Los visigodos pretendieron instaurar un estado centralizado, continuador del poder romano, a cuya cabeza estaba el rey, jefe supremo de la comunidad, con amplios poderes judiciales, legislativos, militares y administrativos. Adoptaron los atributos y el ceremonial de los emperadores. El rito de la unción regia, que recibían de los obispos, les confería cierto carácter sagrado.
Tradicionalmente, se accedía al trono por elección dentro de un linaje. Diversos reyes intentaron hacerla hereditaria recurriendo al procedimiento de la asociación al trono, que aseguraba la sucesión dentro de la propia familia, pero finalmente se impuso el principio electivo (IV Concilio de Toledo, 633).
El organismo que auxiliaba a los reyes en sus funciones de gobierno era el Officium Palatinum, en el que se integraban los magnates de su confianza. Para la gobernación del territorio, mantuvieron la división de época romana en provincias, a cuyo frente situaban a un dux (duque). Los viejos municipios romanos fueron sustituidos por nuevos distritos de carácter más rural, los territoria, gobernados por un comes (conde).
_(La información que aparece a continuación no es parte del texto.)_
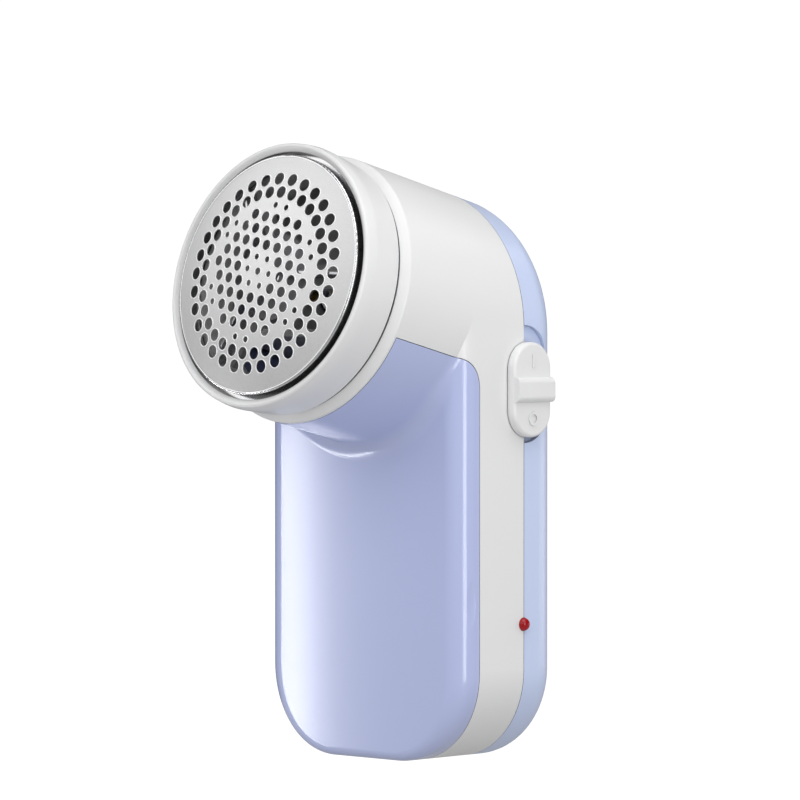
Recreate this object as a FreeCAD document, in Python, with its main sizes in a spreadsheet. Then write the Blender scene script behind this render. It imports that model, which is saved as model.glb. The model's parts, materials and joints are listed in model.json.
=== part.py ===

Las grandes asambleas políticas del reino fueron el Aula Regia y los Concilios de Toledo. La pretensión de los reyes de revitalizar el estado y de reafirmar el papel de la monarquía chocó con la oposición de la nobleza, que promovió constantes rebeliones armadas y utilizó los concilios para imponerse a los monarcas.
El proceso de desintegración del reino visigodo se produjo en las últimas décadas del siglo VII. El estado se encontraba fragmentado en múltiples células autónomas, gobernadas por la alta nobleza. Los vínculos públicos fueron sustituidos por otros de carácter privado, fundamentados en el juramento de fidelidad a los reyes. El ejército público se convirtió en la suma de los ejércitos privados de los nobles.
El clima de auténtica guerra civil en la Hispania visigoda facilitó la invasión musulmana. El último rey visigodo, Rodrigo, fue derrotado y muerto por los musulmanes en Guadalete (711), desapareciendo con él el reino de Toledo.